Nearly 1.6 million Floridians making under $15,372 a year were not covered by health insurance in 2010 and would be eligible for Medicaid if the state went along with a controversial expansion of the program under the “Obamacare” health law.
Some of those people would be newly eligible for coverage under the law, while others already qualify for Medicaid but have not signed up. Gov. Rick Scott has said the state will not go along with an optional expansion of Medicaid eligibility, at least in part because of potential costs.
In addition, one in three Floridians making less than $44,556 a year in 2010 would at least be eligible for tax credits to pay for health care, according to data released Wednesday by the U.S. Census Bureau.
In all, nearly 3.4 million Floridians would be eligible for some type of health care subsidy or Medicaid coverage under the federal health law, the data show.
A family of four with a household income of up to $30,793 would become Medicaid-eligible based on 2010 income under the plan, which expands Medicaid coverage to those making 138 percent of the federal poverty level.
Tax credits would be available for households making up to 400 percent of the federal poverty level, or $89,256 for a family of four in 2010.
In Florida, the percentage of uninsured varies widely by county. In Monroe County, half of residents earning less than138 percent of the poverty level are not covered by insurance and would be eligible for Medicaid. In Jackson County, 26 percent of that group doesn’t have insurance and would qualify.
Florida Republicans led a legal fight to try to get the federal health law, formally known as the Patient Protection and Affordable Care Act, struck down. President Obama and congressional Democrats approved the law in 2010.

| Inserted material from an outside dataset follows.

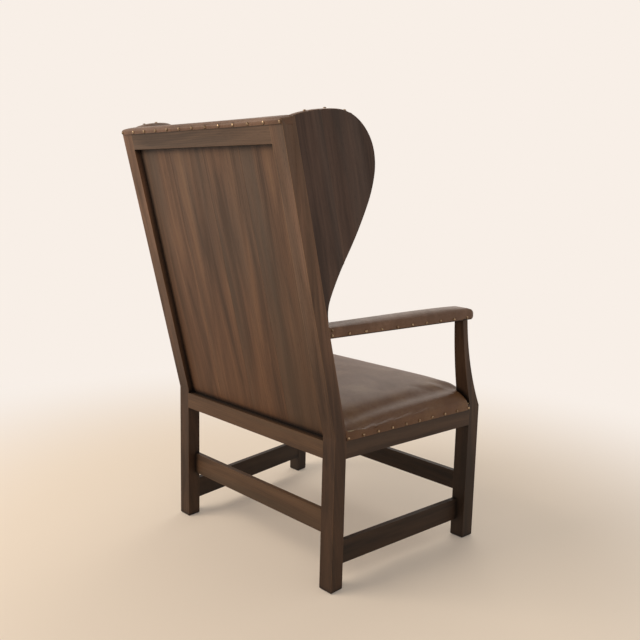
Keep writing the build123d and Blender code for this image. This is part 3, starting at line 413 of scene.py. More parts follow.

While the Supreme Court in June upheld the act’s mandate that most citizens have health insurance, the court left up to the states whether to expand Medicaid. Initially, the federal government would pay all of the Medicaid expansion costs, though that total would eventually be reduced to 90 percent.
Republicans, who have been in control of the state for more than a decade, have repeatedly said that Florida can’t afford what it spends now on health care for the poor, and the large Medicaid expansion in the law would also be problematic.